Saturated by anticommunist orthodoxy, most U.S. leftists have practiced a left McCarthyism against people who did have something positive to say about existing communism, excluding them from participation in conferences, advisory boards, political endorsements, and left publications. Like conservatives, left anticommunists tolerated nothing less than a blanket condemnation of the Soviet Union as a Stalinist monstrosity and a Leninist moral aberration.27
That many U.S. leftists have scant familiarity with Lenin’s writings and political work does not prevent them from slinging the “Leninist” label.

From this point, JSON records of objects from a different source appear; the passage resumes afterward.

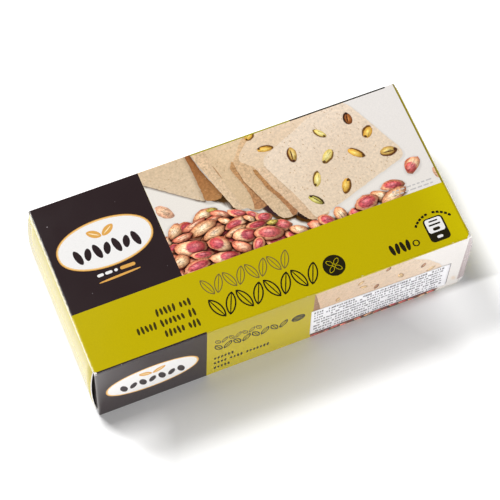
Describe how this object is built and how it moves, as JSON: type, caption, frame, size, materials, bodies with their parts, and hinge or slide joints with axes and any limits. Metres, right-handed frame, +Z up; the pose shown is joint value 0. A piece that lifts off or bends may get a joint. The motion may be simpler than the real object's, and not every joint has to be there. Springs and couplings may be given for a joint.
{
  "type": "halva carton",
  "caption": "Closed folding carton of pistachio halva: a flat printed board box glued shut at both ends, with a paper slip pasted on its front.",
  "frame": {"origin": "centre of the underside of the box that the whole part fills", "axes": "+X along the carton, to the right as seen from its front; +Z up, through the top panel; the front panel faces -Y"},
  "size_m": [0.1546, 0.0716, 0.0421],
  "materials": {
    "printed_board": "varnished white-lined board, printed in yellow-green, brown-black and pale grey fields",
    "slip_paper": "matt white paper with fine dark print"
  },
  "bodies": {
    "root": {"carton": "printed_board", "paper_slip": "slip_paper"}
  },
  "joints": []
}
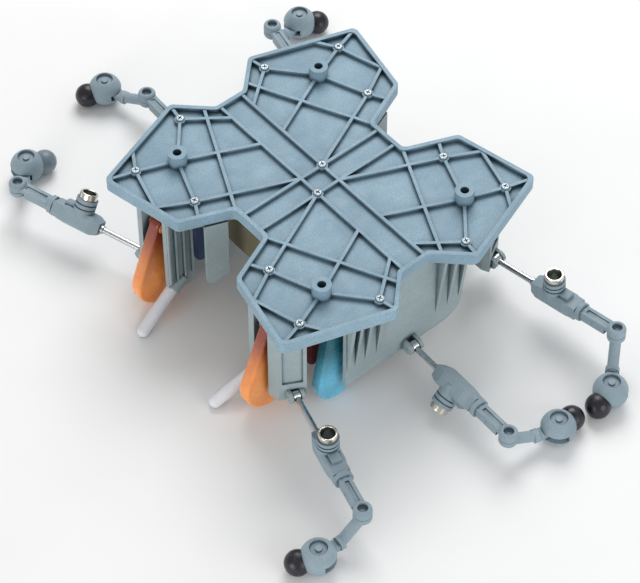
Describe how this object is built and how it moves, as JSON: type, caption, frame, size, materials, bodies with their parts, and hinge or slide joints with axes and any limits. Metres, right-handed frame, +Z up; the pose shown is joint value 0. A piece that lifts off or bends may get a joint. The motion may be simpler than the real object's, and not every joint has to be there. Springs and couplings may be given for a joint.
{
  "type": "hexapod spider robot",
  "caption": "Spider robot with an X-shaped ribbed deck on a hull of hanging walls, jointed legs on steel rods with rubber toes, hanging paddles and feelers.",
  "frame": {"origin": "centre of the four deck bosses' bolt pattern, on the plane of the bosses' tops", "axes": "+Z up out of the deck, the front of the robot along -Y, the robot's left along +X"},
  "size_m": [0.3489, 0.2542, 0.0833],
  "materials": {
    "deck_plastic": "moulded, fine satin grain",
    "hull_plastic": "moulded, fine satin grain",
    "leg_plastic": "moulded, satin",
    "rod_steel": "drawn and polished",
    "bush_metal": "plated, bright",
    "screw_steel": "bright plated",
    "toe_rubber": "smooth, slightly glossy",
    "toe_worn": "worn pale, matt",
    "feeler_plastic": "moulded, satin",
    "orange_plastic": "moulded, slightly translucent gloss",
    "blue_plastic": "moulded, slightly translucent gloss",
    "cell_wrap": "printed film without text",
    "board_green": "solder mask",
    "motor_red": "moulded, fine grain",
    "motor_blue": "moulded, fine grain",
    "battery_olive": "moulded, fine grain"
  },
  "bodies": {
    "chassis": {"deck_plate": "deck_plastic", "deck_screws": "screw_steel", "hull": "hull_plastic", "hull_pins": "rod_steel", "battery_box": "battery_olive", "battery_lid": "battery_olive", "battery_cells": "cell_wrap", "control_board": "board_green", "tail_skid": "hull_plastic", "gear_motor_left": "motor_red", "gear_motor_right": "motor_blue", "feelers": "feeler_plastic"},
    "blue_paddle_left": {"blue_paddle_left": "blue_plastic", "drive_shaft_left": "rod_steel"},
    "orange_paddle_left": {"orange_paddle_left": "orange_plastic"},
    "blue_paddle_right": {"blue_paddle_right": "blue_plastic", "drive_shaft_right": "rod_steel"},
    "orange_paddle_right": {"orange_paddle_right": "orange_plastic"},
    "front_left_upper_leg": {"front_left_rod": "rod_steel", "front_left_bar": "leg_plastic"},
    "front_left_collar": {"front_left_collar": "leg_plastic", "front_left_bush": "bush_metal"},
    "front_left_shin": {"front_left_shin": "leg_plastic"},
    "front_left_foot": {"front_left_foot": "leg_plastic", "front_left_toe": "toe_rubber"},
    "middle_left_upper_leg": {"middle_left_rod": "rod_steel", "middle_left_bar": "leg_plastic"},
    "middle_left_collar": {"middle_left_collar": "leg_plastic", "middle_left_bush": "bush_metal"},
    "middle_left_shin": {"middle_left_shin": "leg_plastic"},
    "middle_left_foot": {"middle_left_foot": "leg_plastic", "middle_left_toe": "toe_rubber"},
    "rear_left_upper_leg": {"rear_left_rod": "rod_steel", "rear_left_bar": "leg_plastic"},
    "rear_left_collar": {"rear_left_collar": "leg_plastic", "rear_left_bush": "bush_metal"},
    "rear_left_shin": {"rear_left_shin": "leg_plastic"},
    "rear_left_foot": {"rear_left_foot": "leg_plastic", "rear_left_toe": "toe_rubber"},
    "front_right_upper_leg": {"front_right_rod": "rod_steel", "front_right_bar": "leg_plastic"},
    "front_right_collar": {"front_right_collar": "leg_plastic", "front_right_bush": "bush_metal"},
    "front_right_shin": {"front_right_shin": "leg_plastic"},
    "front_right_foot": {"front_right_foot": "leg_plastic", "front_right_toe": "toe_worn"},
    "middle_right_upper_leg": {"middle_right_rod": "rod_steel", "middle_right_bar": "leg_plastic"},
    "middle_right_collar": {"middle_right_collar": "leg_plastic", "middle_right_bush": "bush_metal"},
    "middle_right_shin": {"middle_right_shin": "leg_plastic"},
    "middle_right_foot": {"middle_right_foot": "leg_plastic", "middle_right_toe": "toe_rubber"},
    "rear_right_upper_leg": {"rear_right_rod": "rod_steel", "rear_right_bar": "leg_plastic"},
    "rear_right_collar": {"rear_right_collar": "leg_plastic", "rear_right_bush": "bush_metal"},
    "rear_right_shin": {"rear_right_shin": "leg_plastic"},
    "rear_right_foot": {"rear_right_foot": "leg_plastic", "rear_right_toe": "toe_rubber"}
  },
  "joints": [
    {"name": "blue_paddle_left_swing", "type": "hinge", "parent": "chassis", "child": "blue_paddle_left", "pos_m": [0.062, -0.0435, -0.0273], "axis": [1, 0, 0], "range_deg": [-3.5, 40]},
    {"name": "orange_paddle_left_swing", "type": "hinge", "parent": "chassis", "child": "orange_paddle_left", "pos_m": [0.0436, -0.0685, -0.0273], "axis": [1, 0, 0], "range_deg": [-45, 3]},
    {"name": "blue_paddle_right_swing", "type": "hinge", "parent": "chassis", "child": "blue_paddle_right", "pos_m": [-0.062, -0.0435, -0.0273], "axis": [1, 0, 0], "range_deg": [-3.5, 40]},
    {"name": "orange_paddle_right_swing", "type": "hinge", "parent": "chassis", "child": "orange_paddle_right", "pos_m": [-0.0436, -0.0685, -0.0273], "axis": [1, 0, 0], "range_deg": [-45, 3]},
    {"name": "front_left_hip_lift", "type": "hinge", "parent": "chassis", "child": "front_left_upper_leg", "pos_m": [0.061, -0.0675, -0.0653], "axis": [-0.2823, -0.9593, 0], "range_deg": [0, 35]},
    {"name": "front_left_collar_turn", "type": "hinge", "parent": "front_left_upper_leg", "child": "front_left_collar", "pos_m": [0.061, -0.0675, -0.0653], "axis": [0.9581, -0.282, 0.0503], "range_deg": [-100, 100]},
    {"name": "front_left_knee", "type": "hinge", "parent": "front_left_upper_leg", "child": "front_left_shin", "pos_m": [0.13717, -0.08992, -0.0613], "axis": [0, 0, 1], "range_deg": [-18.4, 171.6]},
    {"name": "front_left_ankle", "type": "hinge", "parent": "front_left_shin", "child": "front_left_foot", "pos_m": [0.13579, -0.11619, -0.0742], "axis": [0, 0, 1], "range_deg": [-34, 86]},
    {"name": "middle_left_hip_lift", "type": "hinge", "parent": "chassis", "child": "middle_left_upper_leg", "pos_m": [0.075, -0.002, -0.0663], "axis": [-0.0297, -0.9996, 0], "range_deg": [0, 35]},
    {"name": "middle_left_collar_turn", "type": "hinge", "parent": "middle_left_upper_leg", "child": "middle_left_collar", "pos_m": [0.075, -0.002, -0.0663], "axis": [0.9995, -0.0297, 0.0069], "range_deg": [-225, 15]},
    {"name": "middle_left_knee", "type": "hinge", "parent": "middle_left_upper_leg", "child": "middle_left_shin", "pos_m": [0.14697, -0.00414, -0.0658], "axis": [0, 0, 1], "range_deg": [-170.7, 19.3]},
    {"name": "middle_left_ankle", "type": "hinge", "parent": "middle_left_shin", "child": "middle_left_foot", "pos_m": [0.1547, 0.02285, -0.0742], "axis": [0, 0, 1], "range_deg": [-80, 40]},
    {"name": "rear_left_hip_lift", "type": "hinge", "parent": "chassis", "child": "rear_left_upper_leg", "pos_m": [0.061, 0.0675, -0.0653], "axis": [0.1253, -0.9921, 0], "range_deg": [0, 35]},
    {"name": "rear_left_collar_turn", "type": "hinge", "parent": "rear_left_upper_leg", "child": "rear_left_collar", "pos_m": [0.061, 0.0675, -0.0653], "axis": [0.9892, 0.125, 0.0764], "range_deg": [-100, 100]},
    {"name": "rear_left_knee", "type": "hinge", "parent": "rear_left_upper_leg", "child": "rear_left_shin", "pos_m": [0.13865, 0.07731, -0.0593], "axis": [0, 0, 1], "range_deg": [-39.3, 150.7]},
    {"name": "rear_left_ankle", "type": "hinge", "parent": "rear_left_shin", "child": "rear_left_foot", "pos_m": [0.15537, 0.05842, -0.0742], "axis": [0, 0, 1], "range_deg": [-27.5, 92.5]},
    {"name": "front_right_hip_lift", "type": "hinge", "parent": "chassis", "child": "front_right_upper_leg", "pos_m": [-0.061, -0.0675, -0.0653], "axis": [-0.3223, 0.9466, 0], "range_deg": [0, 35]},
    {"name": "front_right_collar_turn", "type": "hinge", "parent": "front_right_upper_leg", "child": "front_right_collar", "pos_m": [-0.061, -0.0675, -0.0653], "axis": [-0.9455, -0.3219, 0.0503], "range_deg": [-134, 66]},
    {"name": "front_right_knee", "type": "hinge", "parent": "front_right_upper_leg", "child": "front_right_shin", "pos_m": [-0.13616, -0.09309, -0.0613], "axis": [0, 0, 1], "range_deg": [-32.2, 157.8]},
    {"name": "front_right_ankle", "type": "hinge", "parent": "front_right_shin", "child": "front_right_foot", "pos_m": [-0.15509, -0.07481, -0.0742], "axis": [0, 0, 1], "range_deg": [-4, 116]},
    {"name": "middle_right_hip_lift", "type": "hinge", "parent": "chassis", "child": "middle_right_upper_leg", "pos_m": [-0.075, -0.002, -0.0663], "axis": [0.0401, 0.9992, 0], "range_deg": [0, 35]},
    {"name": "middle_right_collar_turn", "type": "hinge", "parent": "middle_right_upper_leg", "child": "middle_right_collar", "pos_m": [-0.075, -0.002, -0.0663], "axis": [-0.9992, 0.0401, 0.0069], "range_deg": [-100, 100]},
    {"name": "middle_right_knee", "type": "hinge", "parent": "middle_right_upper_leg", "child": "middle_right_shin", "pos_m": [-0.14694, 0.00089, -0.0658], "axis": [0, 0, 1], "range_deg": [-116.3, 73.7]},
    {"name": "middle_right_ankle", "type": "hinge", "parent": "middle_right_shin", "child": "middle_right_foot", "pos_m": [-0.17348, -0.00825, -0.0742], "axis": [0, 0, 1], "range_deg": [-106, 14]},
    {"name": "rear_right_hip_lift", "type": "hinge", "parent": "chassis", "child": "rear_right_upper_leg", "pos_m": [-0.061, 0.0675, -0.0653], "axis": [0.1891, 0.982, 0], "range_deg": [0, 35]},
    {"name": "rear_right_collar_turn", "type": "hinge", "parent": "rear_right_upper_leg", "child": "rear_right_collar", "pos_m": [-0.061, 0.0675, -0.0653], "axis": [-0.9791, 0.1885, 0.0764], "range_deg": [-100, 100]},
    {"name": "rear_right_knee", "type": "hinge", "parent": "rear_right_upper_leg", "child": "rear_right_shin", "pos_m": [-0.13786, 0.0823, -0.0593], "axis": [0, 0, 1], "range_deg": [-29.4, 160.6]},
    {"name": "rear_right_ankle", "type": "hinge", "parent": "rear_right_shin", "child": "rear_right_foot", "pos_m": [-0.14375, 0.10683, -0.0742], "axis": [0, 0, 1], "range_deg": [-19, 101]}
  ]
}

Noam Chomsky, who is an inexhaustible fount of anticommunist caricatures, offers this comment about Leninism: “Western and also Third World intellectuals were attracted to the Bolshevik counterrevolution [sic] because Leninism is, after all, a doctrine that says that the radical intelligentsia have a right to take state power and to run their countries by force, and that is an idea which is rather appealing to intellectuals.”28 Here Chomsky fashions an image of power-hungry intellectuals to go along with his cartoon image of power-hungry Leninists, villains seeking not the revolutionary means to fight injustice but power for power’s sake. When it comes to Red-bashing, some of the best and brightest on the Left sound not much better than the worst on the Right.
honestly it makes perfect sense that the anti-tankie litmus test is believing Nazi propaganda
:parenti:
-- Blackshirts and Reds, Ch. 3, "Left Anticommunism - Slinging Labels"
That's one of the most important chapters in the book, imo.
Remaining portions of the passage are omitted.